Baking & Snack: What sugar-sparing strategies do you advise bakery formulators to follow?

Eric Shinsato: Before taking on the challenge of reducing added sugars, ask questions so to be clear on the message the product is to deliver to the consumer. Is the goal to meet a specific claim of sugar reduction, or is there a target amount of sugar per serving? Will the reduction in sugar be offset by an increase in another ingredient that essentially negates any positive benefit? Do the replacement bulking agents and sweeteners need to be “natural?” How much is at risk in terms of cost and brand image if this effort is to be completed?

What ingredients does Ingredion offer for bakery and snack applications that reduce the amount of sugar in such foods?

Ingredion offers a full line of sweeteners for sugar-free and reduced sugar applications including SORBO sorbitol solutions and SORBOGEM crystalline sorbitol, MALTISWEET crystalline maltitol and maltitol syrups, HYSTAR maltitol syrups and polyglycitol syrups, STABILITE polyglycitol powders, ERYSTA crystalline erythritol and ENLITEN reb A stevia.

How does this work? What is the mechanism that allows these ingredients to reduce overall sugar content? Or cut the finished products glycemic index? What usage and/or substitution levels are required?

In many cases, polyols combined with stevia can replace sugars on functionality and sweetness. Crystalline maltitol can replace sugar 1:1 based on its crystal structure, molecular weight and relative sweetness. Maltitol syrup can effectively replace a corn syrup or other liquid sweetener depending on the desired viscosity or crystallization control. If the sweetness needs to be enhanced, stevia may be added. The only shortcoming of polyols is that they do not contribute to browning and thus do not add the caramelized notes typically associated with sugar.
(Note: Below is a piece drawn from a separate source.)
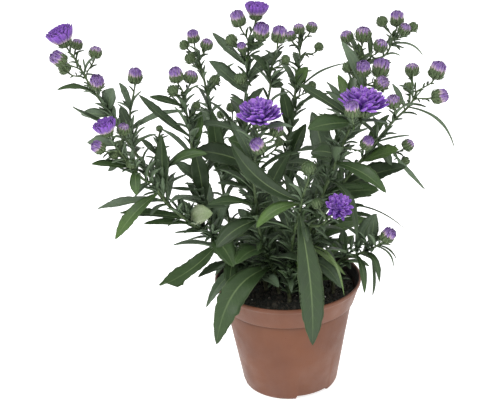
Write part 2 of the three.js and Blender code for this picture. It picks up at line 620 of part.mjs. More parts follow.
const heads = HEADS.map(([shoot, at, form, size, base, face]) => ({
  shoot, at, form, size, base: vector(base), face: vector(face).normalize(), stem: shoots[shoot].stem,
}));
for (const head of heads) {
  const cup = cupDiameter(head);
  take(head.base.clone().addScaledVector(head.face, 0.3 * cup), 0.55 * cup + CLEAR_OF_HEAD, head.stem);
  if (head.form === "green") continue;
  const top = head.base.clone().addScaledVector(head.face, SEAT * cup + SEAT_GAP);
  if (head.form === "open") {
    for (let i = 0; i < 12; i += 1) {
      const out = anySide(head.face).applyAxisAngle(head.face, (i * Math.PI) / 6);
      const edge = top.clone().addScaledVector(out, 0.36 * head.size);
      edge.addScaledVector(head.face, 0.18 * head.size);
      take(edge, 0.17 * head.size + CLEAR_OF_HEAD, "petals");
    }
  }
  const reach = { open: 0.22, brush: 0.5, barrel: 0.48, tipped: 0.42 }[head.form] * head.size;
  const middle = { open: 0.2, brush: 0.36, barrel: 0.34, tipped: 0.12 }[head.form] * head.size;
  take(top.addScaledVector(head.face, middle), reach + CLEAR_OF_HEAD, "petals");
}

function stalkCurve(head) {
  const curve = shoots[head.shoot].curve;
  const start = axisPoint(head.shoot, head.at);
  const reach = 0.38 * start.distanceTo(head.base);
  const leaving = start.clone().addScaledVector(curve.getTangent(head.at), reach);
  const arriving = head.base.clone().addScaledVector(head.face, -reach);
  return new THREE.CubicBezierCurve3(start, leaving, arriving, head.base);
}

// A stalk and the cup or green bud that it swells into, in one body
function stalkSolid(head) {
  const curve = stalkCurve(head);
  const rings = head.form === "green" ? CUP.green : CUP.seat;
  const shares = head.base.distanceTo(curve.v0) > LONG_STALK ? [0, 0.5, 1] : [0, 1];
  const stalk = rodSections(curve, shares.map((t) => [t, STALK_RADIUS]), STALK_SIDES);
  const across = stalk.at(-1)[0].clone().sub(head.base).normalize();
  const cup = bodySections(head.base, head.face, rings, cupDiameter(head), 2 * STALK_SIDES, across);
  return solid(loft([...stalk, ...cup]));
}

for (const head of heads) {
  const curve = stalkCurve(head);
  for (let i = 1; i < 6; i += 1) take(curve.getPoint(i / 6), STALK_RADIUS + CLEAR_OF_STEM, head.stem);
}

// Leaves

const blades = [];
function place(candidates, owner) {
  for (const blade of candidates) {
    if (!isClear(blade, owner)) continue;
    for (const point of bladeSamples(blade)) take(point, CLEAR_OF_BLADE, owner);
    blades.push({ ...blade, owner });
    return true;
  }
  return false;
}

// A leaf that meets a neighbour is slid to the back or the front, then turned a little
const SLIDE = new THREE.Vector3(0, 0.92, -0.39);
const SLIDES = [0, -6, 6, -12, 12, -18, 18, -24, 24];
const LIFTS = [0, 5, -5, 10];
for (const [shoot, at, tip, width, rise, facing] of LEAVES) {
  const root = axisPoint(shoot, at);
  const candidates = LIFTS.flatMap((lift) => SLIDES.map((slide) => {
    const end = vector(tip).addScaledVector(SLIDE, slide).addScaledVector(UP, lift);
    return makeBlade(root, end, width, rise, facing);
  }));
  if (!place(candidates, shoots[shoot].stem)) console.error("no room for a large leaf on", shoot, tip);
}

// The other leaves follow the stem in a spiral, shorter, narrower and steeper toward its top, and one that
// meets a neighbour is turned to the side, up or down, or left out
const TURNS = [0, 18, -18, 36, -36, 54, -54];
const TILTS = [0, 14, -14];
for (const [name, { fill }] of Object.entries(SHOOTS)) {
  const start = 360 * random();
  for (let i = 0; i < fill.count; i += 1) {
    const share = i / (fill.count - 1);
    const at = mix(fill.span[0], fill.span[1], share ** 1.2);
    const root = axisPoint(name, at);
    const length = mix(fill.long[0], fill.long[1], share) * (0.85 + 0.3 * random());
    const width = mix(fill.wide[0], fill.wide[1], share) * (0.9 + 0.2 * random());
    const turn = start + GOLDEN_ANGLE * i;
    const tilt = mix(12, 48, share) + 14 * (random() - 0.5);
    const rise = 0.04 + 0.12 * random();
    const candidates = TILTS.flatMap((moreTilt) => TURNS.map((moreTurn) => {
      const angle = radians(turn + moreTurn);
      const pitch = radians(tilt + moreTilt);
      const level = Math.cos(pitch);
      const way = new THREE.Vector3(Math.cos(angle) * level, Math.sin(angle) * level, Math.sin(pitch));
      return makeBlade(root, root.clone().addScaledVector(way, length), width, rise, 0);
    }));
    place(candidates, name);
  }
}

// Pot and soil

// A solid of revolution around the z axis from [radius, height] pairs
function turned(outline, sides) {
  const geometry = new THREE.LatheGeometry(outline.map(([r, z]) => new THREE.Vector2(r, z)), sides);
  return geometry.rotateX(Math.PI / 2);
}

function cylinder(x, y, radius, low, high, sides) {
  const geometry = new THREE.CylinderGeometry(radius, radius, high - low, sides);
  return geometry.rotateX(Math.PI / 2).translate(x, y, (low + high) / 2);
}

const collarBottom = POT_HEIGHT - COLLAR_HEIGHT;
const wallTop = RIM_RADIUS - 0.4 - COLLAR_TAPER - COLLAR_STEP;
const collarInside = wallTop + COLLAR_STEP - POT_WALL;
const innerWall = [[wallTop - POT_WALL, collarBottom], [BASE_RADIUS - POT_WALL, POT_FLOOR + 1]];

function potSolid() {
  const outline = [
    [0, 0], [BASE_RADIUS - 4, 0], [BASE_RADIUS - 1.4, 0.8], [BASE_RADIUS, 3],
    [wallTop, collarBottom - 1], [wallTop + COLLAR_STEP, collarBottom],
    [RIM_RADIUS - 0.4, POT_HEIGHT - 3], [RIM_RADIUS, POT_HEIGHT - 2], [RIM_RADIUS, POT_HEIGHT],
    [RIM_RADIUS - POT_WALL, POT_HEIGHT], [collarInside, collarBottom + 1.5],
    innerWall[0], innerWall[1], [0, POT_FLOOR],
  ];
  let pot = solid(turned(outline, POT_SIDES));
  for (let i = 0; i < NOTCH_COUNT; i += 1) {
    const centre = radians(FIRST_NOTCH_DEG + (360 / NOTCH_COUNT) * i);
    const half = radians(NOTCH_WIDTH_DEG) / 2;
    const inner = BASE_RADIUS - NOTCH_DEPTH;
    const shape = new THREE.Shape();
    shape.absarc(0, 0, BASE_RADIUS + 6, centre - half, centre + half, false);
    shape.absarc(0, 0, inner, centre + half, centre - half, true);
    const settings = { depth: 2 * NOTCH_HEIGHT, bevelEnabled: false, curveSegments: 6 };
    const notch = new THREE.ExtrudeGeometry(shape, settings);
    pot = pot.subtract(solid(notch.translate(0, 0, -NOTCH_HEIGHT)));
    const [x, y] = [DRAIN_CIRCLE * Math.cos(centre), DRAIN_CIRCLE * Math.sin(centre)];
    pot = pot.subtract(solid(cylinder(x, y, DRAIN_RADIUS, -1, POT_FLOOR + 2, 6)));
  }
  return pot;
}

function soilSolid() {
  const topRadius = mix(collarInside, RIM_RADIUS - POT_WALL, 0.44) - 2 * SEAT_GAP;
  const outline = [
    [0, POT_FLOOR + 1.4], [innerWall[1][0] - 3 * SEAT_GAP, POT_FLOOR + 1.4],
    [innerWall[0][0] - 3 * SEAT_GAP, collarBottom - 0.6], [topRadius - 0.4, SOIL_TOP - 1.2],
    [topRadius * 0.68, SOIL_TOP], [topRadius * 0.34, SOIL_TOP], [0, SOIL_TOP],
  ];
  const geometry = turned(outline, SOIL_SIDES);
  const place = geometry.getAttribute("position");
  for (let i = 0; i < place.count; i += 1) {
    const [x, y, z] = [place.getX(i), place.getY(i), place.getZ(i)];
    if (z < SOIL_TOP - 0.5) continue;
    const crumb = Math.sin(0.31 * x + 1.1) * Math.cos(0.27 * y) + 0.6 * Math.sin(0.53 * x - 0.44 * y);
    place.setZ(i, z + (SOIL_CRUMB * crumb) / 1.6);
  }
  let soil = solid(geometry);
  for (const { foot: [x, y] } of Object.values(SHOOTS)) {
    const low = STEM_START - FOOT_DEPTH - 0.3;
    const hole = cylinder(x, y, FOOT_RADIUS + HOLE_CLEARANCE, low, STEM_START + 3, 5);
    soil = soil.subtract(solid(hole));
  }
  return soil;
}

// Nodes

function stemSolid(name) {
  const [x, y] = SHOOTS[name].foot;
  const pieces = [solid(cylinder(x, y, FOOT_RADIUS, STEM_START - FOOT_DEPTH, STEM_START + 0.5, 4))];
  for (const shoot of Object.values(shoots)) {
    if (shoot.stem === name) pieces.push(rod(shoot.curve, shoot.radii, STEM_SIDES, shoot.steps));
  }
  for (const head of heads.filter((each) => each.stem === name)) {
    pieces.push(stalkSolid(head));
  }
  for (const blade of blades.filter((each) => each.owner === name)) pieces.push(bladeSolid(blade));
  return fuse(pieces);
}

function crownSolid(head) {
  const seat = head.base.clone().addScaledVector(head.face, SEAT * head.size + SEAT_GAP);
  return solid(loft(bodySections(seat, head.face, CROWN[head.form], head.size, CROWN_SIDES)));
}

const plant = new THREE.Group();
function addNode(name, body, colour, roughness) {
  const mesh = body.getMesh();
  const geometry = new THREE.BufferGeometry();
  geometry.setAttribute("position", new THREE.BufferAttribute(Float32Array.from(mesh.vertProperties), 3));
  geometry.setIndex(Array.from(mesh.triVerts));
  geometry.computeVertexNormals();
  const material = new THREE.MeshStandardMaterial({ color: colour, roughness, metalness: 0 });
  const node = new THREE.Mesh(geometry, material);
  node.name = name;
  plant.add(node);
}

addNode("pot", potSolid(), TERRACOTTA, 0.55);
addNode("soil", soilSolid(), SOIL_BROWN, 0.95);
for (const name of Object.keys(SHOOTS)) {
  addNode(`stem_${name}`, stemSolid(name), LEAF_GREEN, 0.6);
  const coloured = heads.filter((head) => head.stem === name && head.form !== "green");
  const blooms = coloured.filter((head) => head.form in BLOOM);
  const buds = coloured.filter((head) => head.form in CROWN);
  blooms.forEach((head, i) => addNode(`bloom_${name}_${i + 1}`, bloomSolid(head), VIOLET, 0.7));
  buds.forEach((head, i) => addNode(`bud_${name}_${i + 1}`, crownSolid(head), VIOLET, 0.7));
}

export default plant;
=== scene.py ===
"""Potted aster: the looks of its pot, soil, leafy stems, flower heads and buds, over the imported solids."""

import bpy
import numpy as np
from bpy.props import FloatProperty, FloatVectorProperty, IntProperty, PointerProperty
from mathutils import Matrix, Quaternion, Vector


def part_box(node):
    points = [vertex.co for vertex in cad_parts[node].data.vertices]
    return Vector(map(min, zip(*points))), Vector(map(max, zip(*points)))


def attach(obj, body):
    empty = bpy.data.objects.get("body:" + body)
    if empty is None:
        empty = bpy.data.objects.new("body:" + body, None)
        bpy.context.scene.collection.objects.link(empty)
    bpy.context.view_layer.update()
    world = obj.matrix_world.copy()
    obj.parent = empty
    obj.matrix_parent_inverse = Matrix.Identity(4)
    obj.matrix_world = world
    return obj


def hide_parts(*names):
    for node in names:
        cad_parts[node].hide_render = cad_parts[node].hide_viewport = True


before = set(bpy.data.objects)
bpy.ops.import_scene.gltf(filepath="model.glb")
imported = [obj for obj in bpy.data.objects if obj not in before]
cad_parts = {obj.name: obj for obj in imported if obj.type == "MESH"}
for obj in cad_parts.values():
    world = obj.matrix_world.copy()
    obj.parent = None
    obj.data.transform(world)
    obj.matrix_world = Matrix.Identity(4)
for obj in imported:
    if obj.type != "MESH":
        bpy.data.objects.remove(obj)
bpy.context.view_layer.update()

bl_info = {
    "name": "Potted Aster",
    "version": (1, 0, 0),
    "blender": (4, 5, 0),
    "location": "3D View > Sidebar > Aster",
    "description": "Dresses the solids of a potted aster with fine leaves, petals, soil and plastic",
    "category": "Object",
}

# The plan is in millimetres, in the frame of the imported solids, and surfaces are written in metres.
MM = 0.001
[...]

Can you point to baked foods already on the market that achieve such results?

There are a variety of sugar-free cakes, cookies, brownies, muffins, pies and specialty items available as box mixes or finished products at retail stores and bakeries.

Looking at current uses of your ingredients in such formulations, how would you recommend their use be improved? Be made more effective in reducing the amounts of added sugars?

Usage may be improved by optimizing the balance of functional properties, digestive tolerance and labeling preference. For example, maltitol is an excellent replacement for sugar for functionality and tolerance, but it is not considered “natural.” Conversely, erythritol is accepted as “natural” and is most highly tolerated but will readily crystallize due to its low solubility. Depending on the application, a combination of polyols and stevia may be needed to achieve the desired finished product.

How must these materials be labeled in the ingredient listing on packages?

The polyols are typically labeled by their common name, such as maltitol or erythritol, and stevia as rebaudioside A or reb A.